After having a local lunch in the restaurant just across the church of Nativity in Bethlehem we had a chance to go and see the place where Jesus was born. Once again the whole

place is hidden under the Orthodox church that is built on top of it. Once you enter the church you go to the catacombs to see the place of birth, there is also a symbol of a Bethlehem star made out of gold, but if it has anything other than symbolic value we did not learn. Just next to orthodox church there is a catholic one, representing a long fight between those two organizations as to who has a primary right to Bethlehem.
At about 3 pm we started our way back, with a stop at the Dead Sea around 6 pm. After a good discussion between me and Clo if we should or not go to the water as it was seriously after sunset and the water temperature was more refreshing than welcoming. We decided to proudly represent the country of great North and we entered the Dead Sea. The experience of floating in the water that because of its high salt saturations almost kicks you out of it is truly amazing, yes it is totally possible to read a paper with arms above your head being nicely carried on the surface. Swimming on the stomach is somehow a challenge as your legs are outside of water so the only way to move is on your back.

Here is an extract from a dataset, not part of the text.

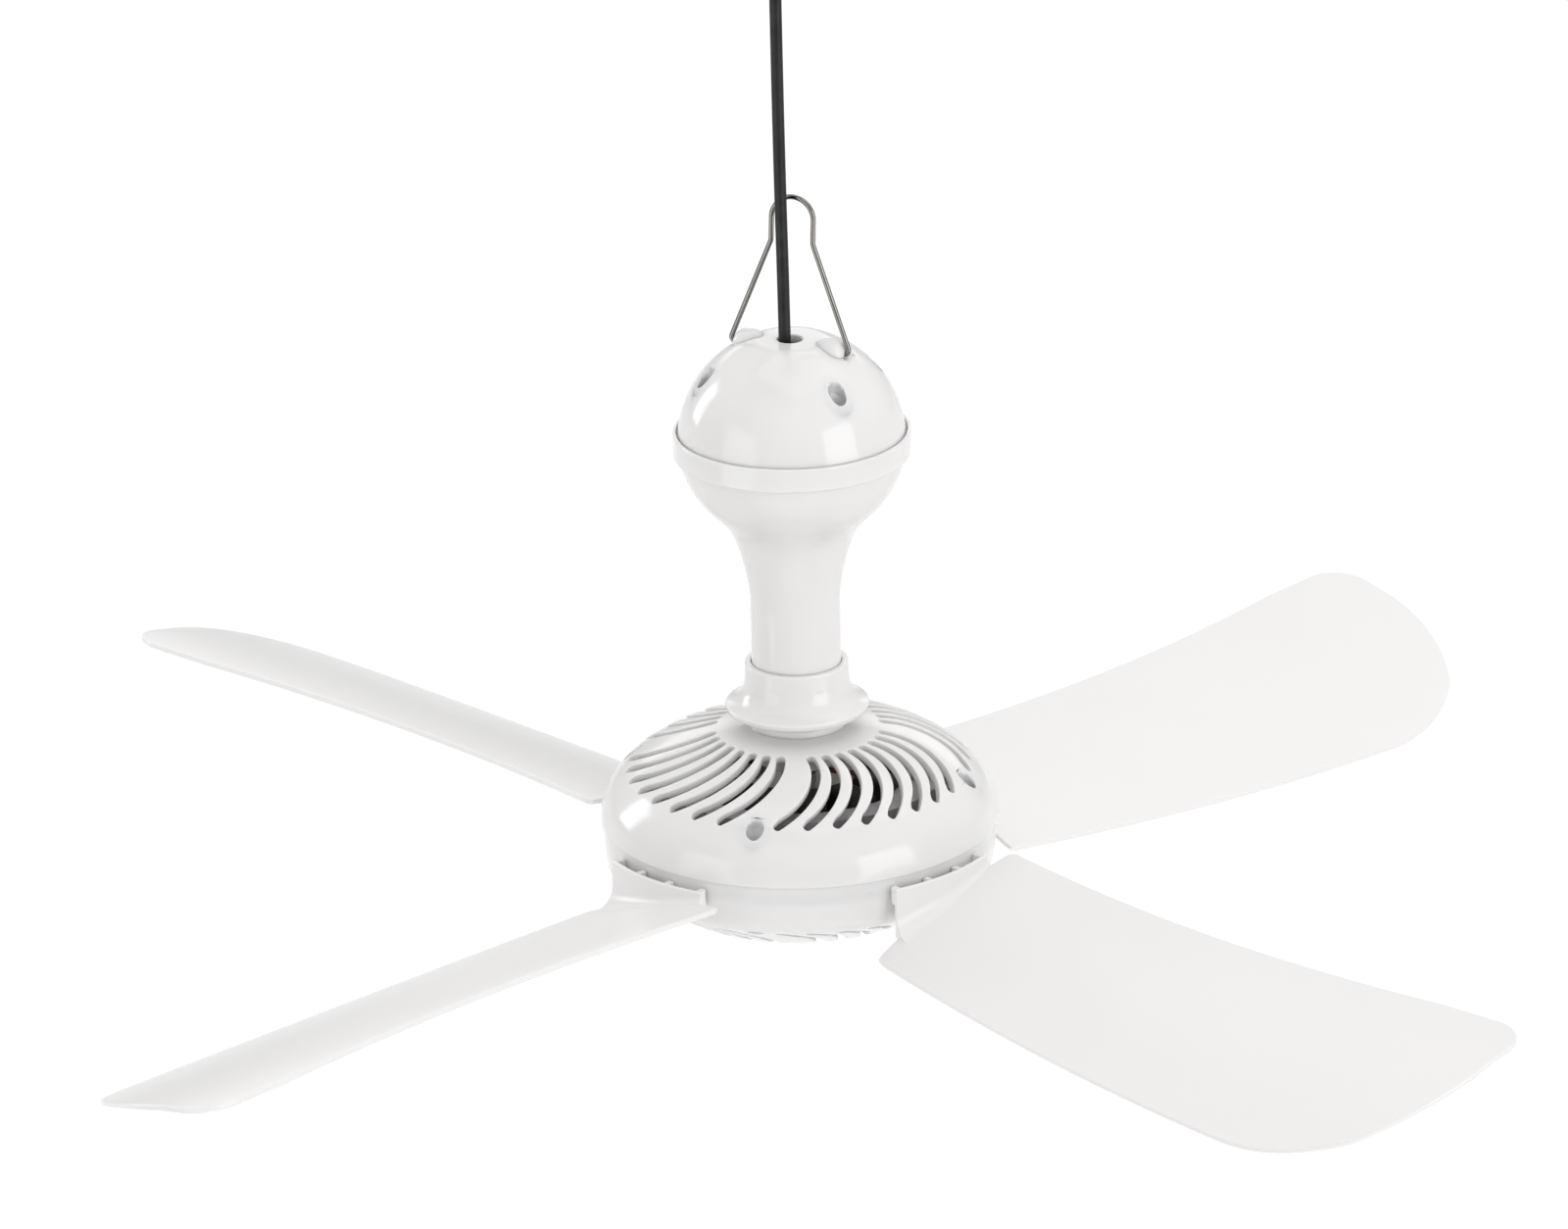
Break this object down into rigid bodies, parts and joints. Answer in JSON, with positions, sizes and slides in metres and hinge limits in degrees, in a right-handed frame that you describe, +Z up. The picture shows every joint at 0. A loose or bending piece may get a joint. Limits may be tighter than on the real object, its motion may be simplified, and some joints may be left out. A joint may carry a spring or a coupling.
{
  "type": "hanging camping fan",
  "caption": "Small white ceiling-style fan that hangs by a wire bail; its motor housing turns with the blades under a ball-topped stem.",
  "frame": {"origin": "top of the bail's loop, on the wire's inner side, where a hook carries the fan", "axes": "+Z up along the fan's axis, -Y towards the viewer of the picture, +X to that viewer's right"},
  "size_m": [0.3146, 0.3145, 0.3051],
  "materials": {
    "white_shell": "glossy",
    "blade_plastic": "satin",
    "bail_wire": "polished",
    "cord_black": "satin",
    "plug_black": "satin",
    "screw_steel": "zinc plated",
    "shaft_steel": "ground",
    "laminations": "varnished",
    "copper": "enamelled",
    "brass": "plated",
    "cage_aluminium": "cast",
    "bush_bronze": "sintered",
    "insulator_plastic": "plain",
    "inner_plastic": "plain",
    "capacitor_plastic": "plain",
    "lead_insulation": "plain"
  },
  "bodies": {
    "stem": {"dome_cover": "white_shell", "neck_shell": "white_shell", "collar": "white_shell", "cord_clamp": "inner_plastic", "terminal_block": "inner_plastic", "terminal_tubes": "brass", "terminal_screws": "screw_steel", "clamp_screws": "screw_steel", "ball_screws": "screw_steel", "run_capacitor": "capacitor_plastic", "motor_leads": "lead_insulation", "shaft": "shaft_steel", "shaft_nut": "screw_steel", "nut_washer": "screw_steel", "thrust_washer": "shaft_steel", "shaft_clip": "shaft_steel", "stator_core": "laminations", "stator_insulators": "insulator_plastic", "windings": "copper", "cord_lower": "cord_black", "plug_relief": "plug_black", "plug_body": "plug_black", "plug_pins": "brass"},
    "rotor": {"top_cover": "white_shell", "bottom_cup": "white_shell", "bottom_cap": "white_shell", "rotor_ring": "laminations", "rotor_cage": "cage_aluminium", "top_bush": "bush_bronze", "bottom_bush": "bush_bronze", "cover_screws": "screw_steel", "blade_1": "blade_plastic", "blade_2": "blade_plastic", "blade_3": "blade_plastic", "blade_4": "blade_plastic"},
    "bail": {"bail": "bail_wire"}
  },
  "joints": [
    {"name": "rotor_spin", "type": "hinge", "parent": "stem", "child": "rotor", "pos_m": [-0.00133, -0.00305, -0.14824], "axis": [0, 0, 1], "continuous": true},
    {"name": "bail_hinge", "type": "hinge", "parent": "stem", "child": "bail", "pos_m": [-0.00133, -0.00305, -0.03454], "axis": [-0.9171, 0.3987, 0], "range_deg": [0, 78]}
  ]
}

At around 11 p.m. we arrived at the border where we spend a bit of time as apparently there were no custom officers, well at least for us since the local groups had zero problems crossing it. To add to this slightly strange situation we even had a chick guard that walked among us flashing a flashlight in our eyes, something what I could call totally unnecessary as we were standing under bright light of lamps installed above our heads. Few hours later we made it to our hotel, and crashed totally after full 24 h trip.
One thing is

certain, despite unpleasant border crossing experience Israel is an amazing place. A place where we would definitely come back, but this time we would do it alone at our own speed and we would definitely spend there more than just a day. The same advice we would give to anyone planning to visit this amazing land, take your time and absorb what this truly incredible place has to offer.